The class action lawsuit brought on by Gordon Legal against the Commonwealth of Australia in relation to the Centrelink Online Compliance Intervention (OCI) scheme, colloquially known as robo-debt, is now scheduled to begin 16 November 2020.
The Department of Human Services, now Services Australia, kicked off the data-matching program of work in 2016, which saw the automatic issuing of debt notices to those in receipt of welfare payments through the Centrelink scheme.
From 1 July 2016 through 31 August 2019, Centrelink’s OCI program saw 1,159,662 assessments be initiated using the automated data-matching technique.
In the amended statement of claim made last month, Gordon Legal alleged former Minister for Human Services Alan Tudge and a handful of government officials had knowledge robo-debt was causing harm to vulnerable Centrelink customers.
Appearing before Justice Bernard Murphy at a case management hearing on Thursday, the Commonwealth, represented by Michael Hodge QC, argued that the applicants were now abandoning the allegation that Tudge knew robo-debt was unlawful.
“Although the applicants never in their letter actually specifically identify that this is what they’re doing … the change they’re making, they are abandoning the allegation that Minister Tudge knew that, or had actual knowledge that robo-debt was unlawful, so they’ve given up on that allegation they should never have made,” Hodge said.
Hodge said the applicants, in a letter dated 29 September 2020, limited their allegations and knowledge of unlawfulness to the four public servants that were named in their submission.
“The difficulty that is apparent when you look at their document and look at their pleading … their plead doesn’t allege knowledge of unlawfulness by those public servants,” he continued.
“One of the things that their letter does is to swerve and compress allegations about knowledge of the Commonwealth with allegations of knowledge of the individuals.
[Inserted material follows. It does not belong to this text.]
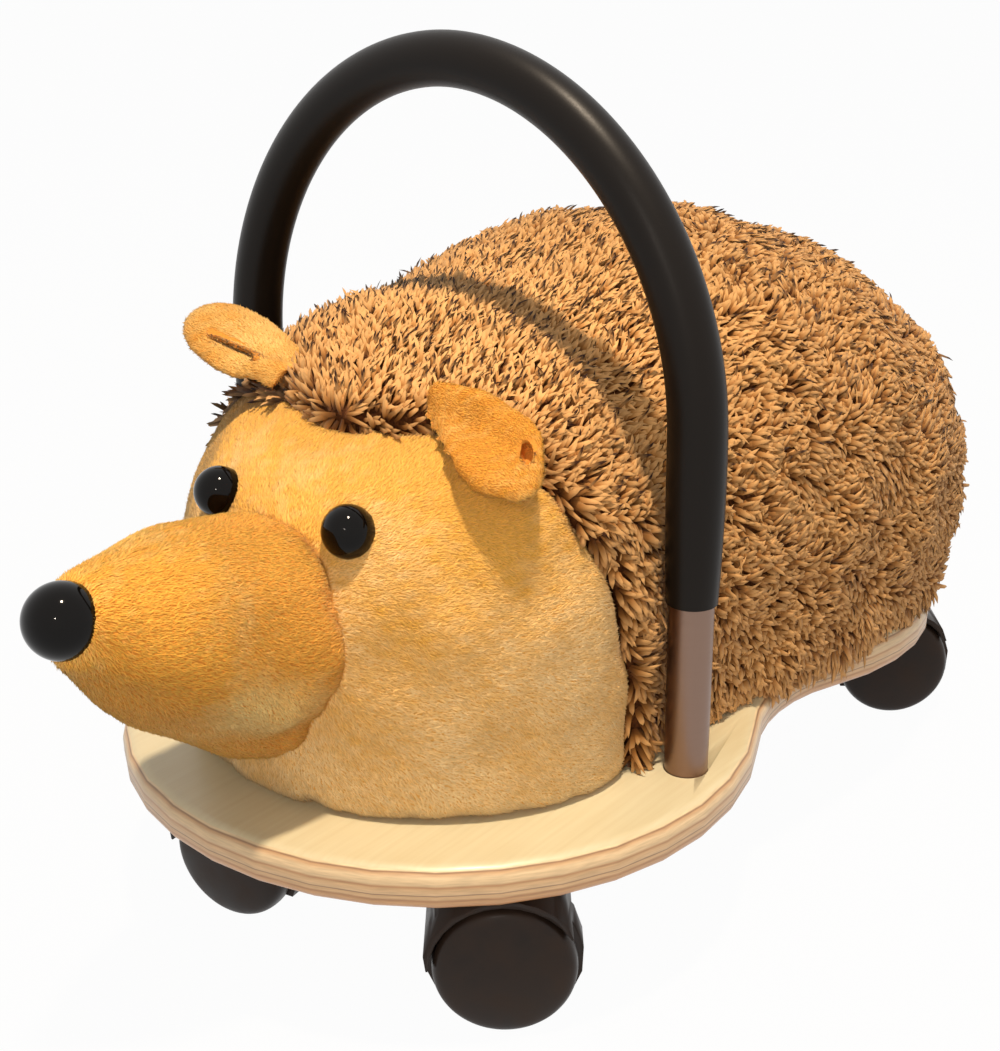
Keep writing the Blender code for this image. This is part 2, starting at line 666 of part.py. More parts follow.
def handle_path():
    """The tube's centre line from the left leg's foot over the arch to the right leg's foot."""
    leg = [Vector((HANDLE_HALF_SPACING, 0, z)) for z in (HANDLE_FOOT, GRIP_END_HEIGHT, GRIP_TAPER_TOP)]
    arch = []
    power = 2 / HANDLE_ARCH_SQUARENESS
    for step in range(HANDLE_ARCH_STEPS + 1):
        angle = math.pi * step / HANDLE_ARCH_STEPS
        across = math.copysign(abs(math.cos(angle)) ** power, math.cos(angle))
        rise = abs(math.sin(angle)) ** power if 0 < step < HANDLE_ARCH_STEPS else 0
        x = HANDLE_HALF_SPACING * across
        arch.append(Vector((x, 0, HANDLE_STRAIGHT_TOP + HANDLE_ARCH_RISE * rise)))
    other_leg = [Vector((-point.x, 0, point.z)) for point in reversed(leg)]
    return leg + arch + other_leg


def path_rings(path, radii):
    rings = []
    for index, point in enumerate(path):
        before = path[max(index - 1, 0)]
        after = path[min(index + 1, len(path) - 1)]
        along = (after - before).normalized()
        side = Vector((0, 1, 0))
        rings.append(ring(point, side * radii[index], along.cross(side) * radii[index], HANDLE_SIDES, 0.5))
    return rings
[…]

“In effect, the amendments they have introduced by the second further statement of claim are simply a stalking horse for wider allegations of knowledge of individuals and they need … to make those [wider allegations of knowledge] because otherwise they’re going to be unable to make good their allegations of knowledge on the part of the Commonwealth.”
Hodge suggested the applicants be sent away to allow them to “particularise [the pleadings] properly” if they wanted to make the case they have made in their pleadings.
Counsel for the applicants, Bernard Quinn QC, rejected these claims, telling the court it had not abandoned its allegations against Tudge and the Commonwealth.
“The pleading is what it is, it remains as it was, the allegations have not been abandoned,” Quinn said.
“Minister Tudge proceeded with the robo-debt system knowing of unreliability and inaccuracy.
“Minister Tudge has allegations in the opening and the pleading in respect to knowledge of unreliability of the system … if he wants to categorise it as an abandonment, it doesn’t really matter one way or another, but the allegations are there.”
Quinn also resisted the stalking horse suggestion.
Attempting to further counter Quinn’s claims, Hodge said it was not the applicant’s pleaded case that the named public servants — and by effect, Tudge — had knowledge of robo-debt being unlawful.
“They can’t make the proposition they would need to make,” he said. “This big gap in what they say in their submission and what they plead …. that gap is fully on display by virtue of the letter.”
Justice Murphy decided, however, the pleading was “tolerably clear”.
“That is, the applicants allege the Commonwealth, through the named persons, had knowledge,” he said, referring to the letter submitted by the applicants.
Justice Murphy labelled the arguments in the letter as “reasonably and neatly” encapsulating that there was a point to be made in regards to knowledge.
“I think the pleading is understandable, I think you know the case you’re required to meet Mr Hodge,” Justice Murphy declared. “I think [the case] should be heard without delay.”